Manifesto for an Open Future
This is a little project I've been working on that attempts to propose a clear vision for the open future. Ideally, this would provide a sort of "north star" for myself and others as we look at how to collaborate more effectively both inside and outside the software world, and as we move into a future defined by collaboration rather than competition.
The meat of it is the "Manifesto for an Open Future.fodt" file. This contains the full text of the manifesto. Eventually, I hope to create a PDF and/or website based on this text, or contribute to one that may already exist.
Also, I would welcome any help in developing these ideas or materials related to them!
Primary Points
Definition: I've proposed that an "open" world is one in which uninhibited collaboration and access to data, information, products and services is inherently valuable.
I've used this wording in an attempt to indicate that this future requires no mandate -- rather, it's a future that naturally follows from the cultural trends we're seeing today: The emergence of the "Benefit" economy, increasing emphasis on collaboration and transparency, increasingly complex challenges that we won't be able to confront individually, and a tendency toward more democratic and distributed methods of productivity (i.e., "centralized decentralization").
Using this definition, it would follow that in an open future:
- Transparency is a given in all sectors, public, private and social. That includes financial transparency, but also transprency in strategy, execution, supply chain, and product development, among other areas. This level of transparency would effectively apply open-source principles to non-software fields.

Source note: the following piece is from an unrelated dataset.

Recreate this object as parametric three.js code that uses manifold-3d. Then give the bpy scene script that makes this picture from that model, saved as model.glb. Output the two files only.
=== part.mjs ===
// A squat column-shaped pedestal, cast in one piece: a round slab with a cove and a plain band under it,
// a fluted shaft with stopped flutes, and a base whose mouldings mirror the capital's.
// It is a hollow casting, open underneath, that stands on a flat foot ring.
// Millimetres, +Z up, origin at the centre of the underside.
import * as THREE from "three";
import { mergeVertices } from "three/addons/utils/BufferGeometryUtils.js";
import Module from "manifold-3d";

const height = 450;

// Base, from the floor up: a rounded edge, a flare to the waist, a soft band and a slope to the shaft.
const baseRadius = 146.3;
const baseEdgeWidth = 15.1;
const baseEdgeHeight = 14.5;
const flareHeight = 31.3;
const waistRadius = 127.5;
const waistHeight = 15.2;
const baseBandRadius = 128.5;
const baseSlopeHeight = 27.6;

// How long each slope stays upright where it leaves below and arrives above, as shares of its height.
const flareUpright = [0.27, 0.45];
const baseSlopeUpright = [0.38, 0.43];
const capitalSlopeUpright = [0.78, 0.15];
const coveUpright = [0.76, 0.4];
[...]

- Goals are "external" or "community-focused" rather than "internal" or "personally-focused". In other words, products and services are rendered with the intention of benefitting the community first. The transfer of money, then, becomes a means to that end. This principle is strong in the FLOSS movement, and has some precedent outside the software world, too, in the form of B-Corps and L3Cs. This is what I've termed the "Benefit" economy, and it's an important building block in an open future.
- Collaboration is natural and easy. If we value uninhibited collaboration, etc., we will focus on the construction of virtual infrastructure that makes it easy to execute. Furthermore, given that we are aligned around "external" or "community-focused" goals, collaboration, rather than competition, becomes the obvious tactical choice, since organizations that compete in such an environment would find themselves pitted alone against organizations that collaborate, and this is a losing proposition.
- We will create ways to effectively "deduplicate" projects. Instead of Asana and Basecamp, for example, we will have the Asana UI and the Basecamp UI, both built on top of a an open core that's collaboratively developed and allows for an infinite number of other interfaces to participate.